▶ JOB:
Which lines below hold the word "that"? Report each one.

▶ DATA EXTRACT:
------------
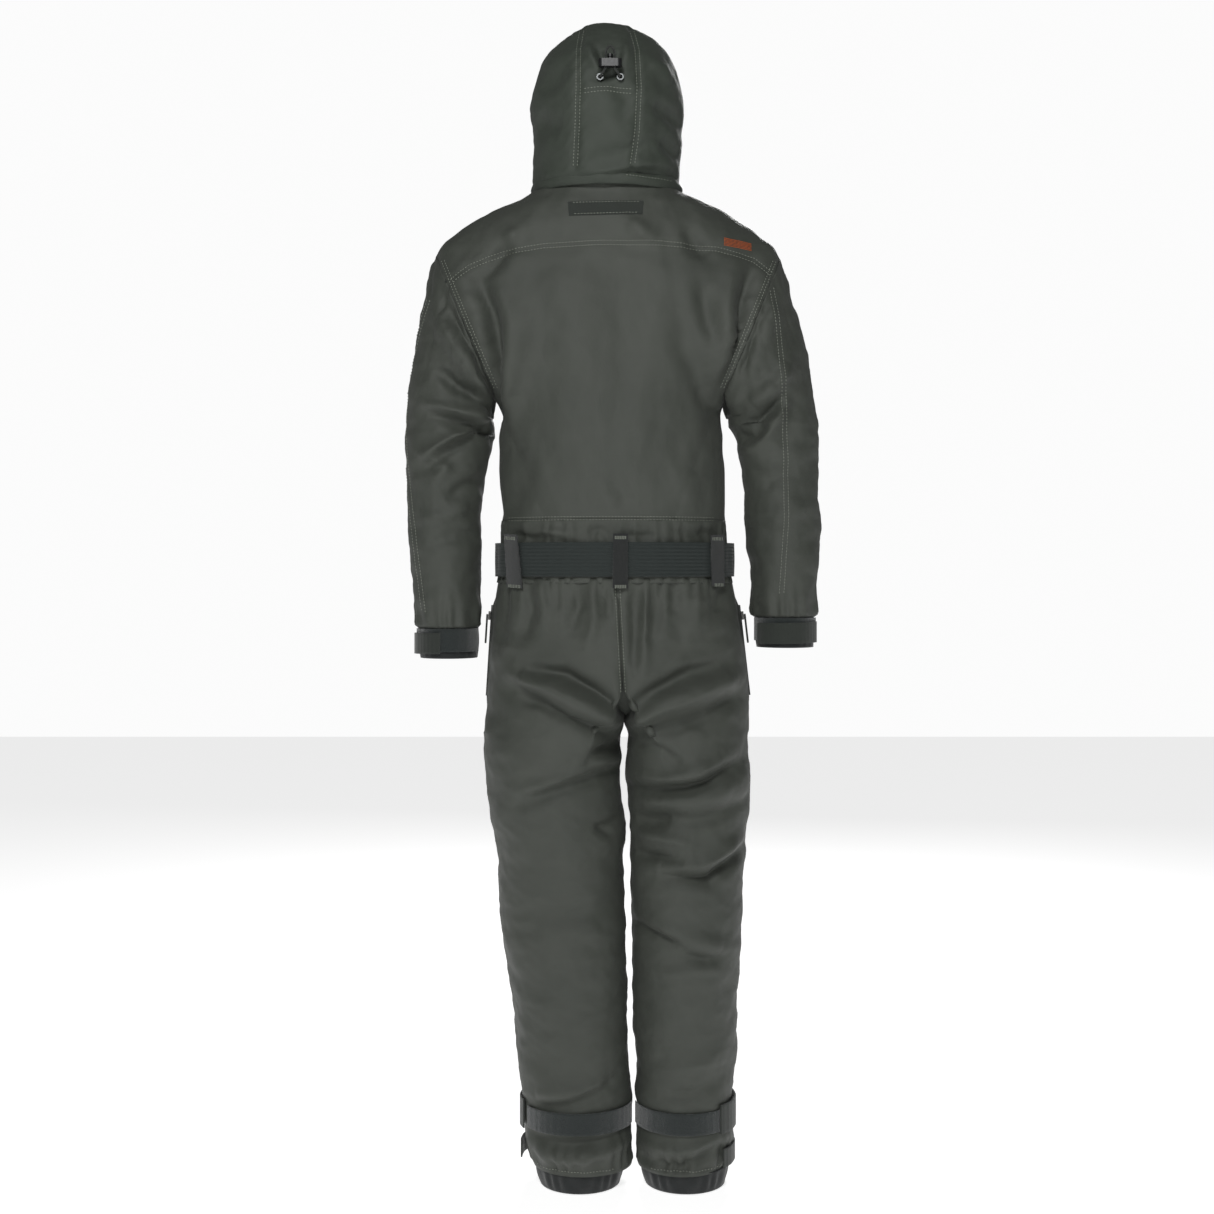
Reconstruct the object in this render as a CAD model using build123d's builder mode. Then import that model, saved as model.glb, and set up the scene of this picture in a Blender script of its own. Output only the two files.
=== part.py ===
# Padded, hooded one-piece coverall, hung up as if worn. Millimetres.
# The origin is in the hanger loop inside the back of the collar, +Z is up, the front faces -Y,
# and +X is the wearer's left. The suit leans a little: its middle shifts towards -X lower down.
import os
from math import cos, pi, radians, sin, tan

from build123d import *

os.makedirs("parts", exist_ok=True)

# Driving dimensions
wall = 7.0  # quilted shell
mid_y = -76.0  # middle of the neck, arms and legs, front to back
front_y = -192.0  # the front is straight below the shoulders, so that the zip is
lean_slope = 0.0257
shoulder_z = -98.0
yoke_z = -91.0
waist_seam_z = -485.0
band_low_z = -516.0
belt_high_z, belt_low_z = -519.0, -569.0
hip_z, hip_radius = -630.0, 140.0  # the leg turns about this line, inside this radius
hip_clearance = 0.6
leg_gap = 7.5
hem_z = -1472.0
hem_band_height = 30.0
calf_tape_high_z, calf_tape_height = -1349.0, 32.0
cuff_high_z, cuff_height = -636.0, 46.0
arm_drop = 8.0  # the left arm hangs this much lower than the middle, and the right higher
armhole_x, armhole_z, armhole_half = 212.0, -201.5, 112.0
armhole_tilt = 67.4  # between the armhole's outward normal and straight down, in degrees
zip_half = 5.0  # half the gap that the front zip fills
zip_high_z, zip_low_z = 26.0, -700.0
sides = (("left", 1), ("right", -1))
girth = {1: 1.055, -1: 0.945}


def lean(z):
    # Sideways shift of the body's middle at a height
    return lean_slope * min(0.0, z - shoulder_z)


def seam_x(z):
    # The line between the legs, which is a little further over than the middle
    share = min(1.0, max(0.0, (waist_seam_z - z) / 260))
    return lean(z) - 7 * share


def front_line(z):
    return front_y + 0.26 * max(0.0, z - shoulder_z)


def form(rings):
    # Solid lofted through ellipses: height, centre x, centre y, half width, half depth
    with BuildPart() as body:
        for z, x, y, half_width, half_depth in rings:
            with BuildSketch(Plane.XY.offset(z)):
                with Locations((x, y)):
                    Ellipse(half_width, half_depth)
        loft()
    return body.part


def inset(rings, distance):
    return [(z, x, y, a - distance, b - distance) for z, x, y, a, b in rings]


def wrap(ring, side, gaps, heights, angles):
    # Band that follows an ellipse for part of the way round; angle 0 is outermost, 90 is the back
    x, y, half_width, half_depth = ring
    steps = 8
    step = (angles[1] - angles[0]) / steps
    turns = [radians(angles[0] + step * i) for i in range(steps + 1)]
    fan = [(side * 400 * cos(t), 400 * sin(t)) for t in turns]
    if angles[1] - angles[0] < 360:
        fan.append((0, 0))
    with BuildPart() as band:
        with BuildSketch(Plane.XY.offset(heights[0])):
            with Locations((x, y)):
                Ellipse(half_width + gaps[1], half_depth + gaps[1])
                Ellipse(half_width + gaps[0], half_depth + gaps[0], mode=Mode.SUBTRACT)
                Polygon(*fan, align=None, mode=Mode.INTERSECT)
        extrude(amount=heights[1] - heights[0])
    return band.part


def armhole_plane(side):
    tilt = radians(armhole_tilt)
    centre = (side * armhole_x + lean(armhole_z), mid_y, armhole_z)
    return Plane(origin=centre, x_dir=(0, 1, 0), z_dir=(side * sin(tilt), 0, -cos(tilt)))


def save(block, label):
    block.part.label = label
    export_step(block.part, f"parts/{label}.step")


# Torso, from the neck hole to the hips: height, half width, half depth
torso_sections = (
    (4, 112, 90), (-8, 135, 92), (-26, 172, 97), (-62, 231, 106), (-98, 264, 112),
    (-150, 288, 118), (-210, 286, 121), (-260, 236, 122), (-305, 176, 122), (-365, 167, 120),
    (-425, 168, 117), (-485, 168, 114), (-545, 170, 114), (-605, 181, 119), (-665, 188, 124),
    (-725, 193, 125), (-780, 196, 124),
)
torso_rings = [(z, lean(z), front_line(z) + b, a, b) for z, a, b in torso_sections]
torso_outer = form(torso_rings)
torso_inner = form(inset(torso_rings, wall))
just_outside = form(inset(torso_rings, -0.5))
patch_face = form(inset(torso_rings, -2.5))
chain_back = form(inset(torso_rings, 4.0))
hip_y = -70.0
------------
▶ TASK OUTPUT:
Reconstruct the object in this render as a CAD model using build123d's builder mode. Then import that model, saved as model.glb, and set up the scene of this picture in a Blender script of its own. Output only the two files.
front_y = -192.0  # the front is straight below the shoulders, so that the zip is
zip_half = 5.0  # half the gap that the front zip fills
    # Band that follows an ellipse for part of the way round; angle 0 is outermost, 90 is the back